On Aug. 20, his third day on the job, Mr. LaNeve, 53, spoke to Automotive News about moving to the agency side of the business.
His duties include running the daily operations of WPP Global Team Ford, Ford's worldwide ad agency. That means working with Team Detroit plus Ford's agencies in London, Brazil and Shanghai, and the Lincoln agency in New York. Mr. LaNeve will meet with Ford's dealer marketing groups and eventually help build dealer advertising groups in Asia.
"Asia's going to be a huge opportunity as our business grows, not just on the brand side and launch but on the dealer side," he said.
Mr. LaNeve started his career at GM, then took a detour to Volvo Cars of North America in 1997, where he was VP-marketing and later CEO. Volvo was then owned by Ford. He returned to GM in 2001 as head of Cadillac and later becoming the North American sales and marketing boss.
In 2009 he became chief marketing officer of Allstate Corp. in Northbrook, Ill., where, among other things, he oversaw the popular "Mayhem" advertising campaign.
Mr. LaNeve left Allstate in February and in mid-May emailed his resume to Mark Fields, Ford's president of the Americas.
"I was contacted by a couple of other car companies, but Ford is the only one I reached out to," Mr. LaNeve said.
There was no opening at Ford, but Mr. Fields and Jim Farley, Ford's marketing chief, gave Satish Korde, Team Detroit's CEO, the green light to phone Mr. LaNeve. Mr. Korde had been looking for help to handle the agency's largest client, Ford.
"Mark brings this unbelievable knowledge of an area which we don't directly get involved in, and that 's going to educate all of my team," Mr. Korde says.

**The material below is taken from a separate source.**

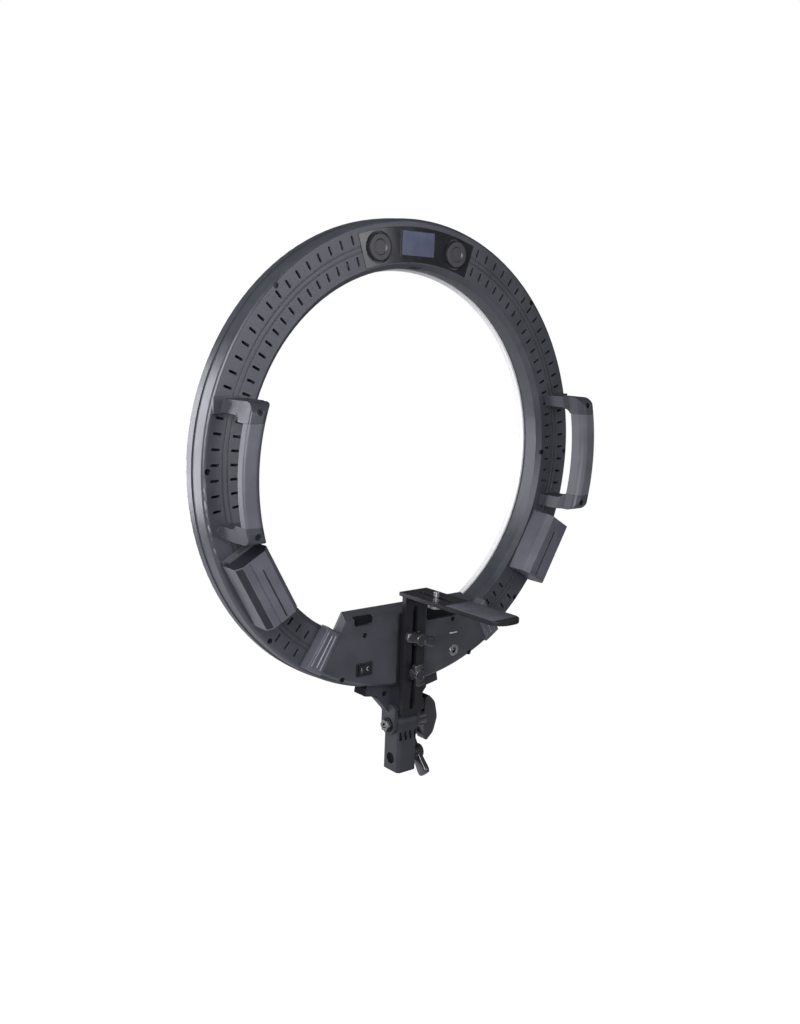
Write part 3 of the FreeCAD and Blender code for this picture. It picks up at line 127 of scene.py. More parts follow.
def pale_floor_material():
    material = bpy.data.materials.new("pale_floor")
    material.use_nodes = True
    tree = material.node_tree
    paint = tree.nodes["Principled BSDF"]
    paint.inputs["Base Color"].default_value = FLOOR_PAINT
    paint.inputs["Roughness"].default_value = FLOOR_ROUGHNESS
    glow = tree.nodes.new("ShaderNodeEmission")
    glow.inputs["Strength"].default_value = FLOOR_WHITE
    ray = tree.nodes.new("ShaderNodeLightPath")
    share = tree.nodes.new("ShaderNodeMath")
    share.operation = "MULTIPLY"
    share.inputs[1].default_value = FLOOR_WHITE_SHARE
    mix = tree.nodes.new("ShaderNodeMixShader")
    tree.links.new(ray.outputs["Is Camera Ray"], share.inputs[0])
    tree.links.new(share.outputs[0], mix.inputs["Fac"])
    tree.links.new(paint.outputs[0], mix.inputs[1])
    tree.links.new(glow.outputs[0], mix.inputs[2])
    tree.links.new(mix.outputs[0], tree.nodes["Material Output"].inputs["Surface"])
    return material


bpy.ops.mesh.primitive_plane_add(size=FLOOR_SIZE, location=(0, 0, FLOOR_LEVEL))
floor = bpy.context.object
floor.name = "floor"
floor.data.materials.append(pale_floor_material())
print("floor at", FLOOR_LEVEL, "m")

# %% [markdown]
# The surround is white for the camera and much dimmer for the object. A bright room would wash the black
# plastic out, because its mirror image of the room is nearly all that one sees of it. The dim fill still
# keeps the far sides readable.

# %% Surround
SURROUND_GLOW = 0.125
SURROUND_SHOWN = 1.0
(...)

Ford is banking on Mr. LaNeve's luxury car experience.
Mr. LaNeve is credited with reviving Cadillac in the early 2000s. Ford wants to rebuild Lincoln with improved products and marketing. Mr. Korde says a new Lincoln ad campaign will be released in November to launch the redesigned 2013 MKZ sedan.
But Lincoln faces challenges that are different from those Cadillac faced a decade ago, Mr. LaNeve said. Today's light-vehicle market in the United States is smaller than the 17.2 million units sold in 2001. It's more competitive, and the digital, viral flow of information is much different, he said.
"It's a different environment, but Ford has a plan for Lincoln that includes a new design language with one product after another over a period of years," Mr. LaNeve said. "I'm going to learn about it and see how I can contribute."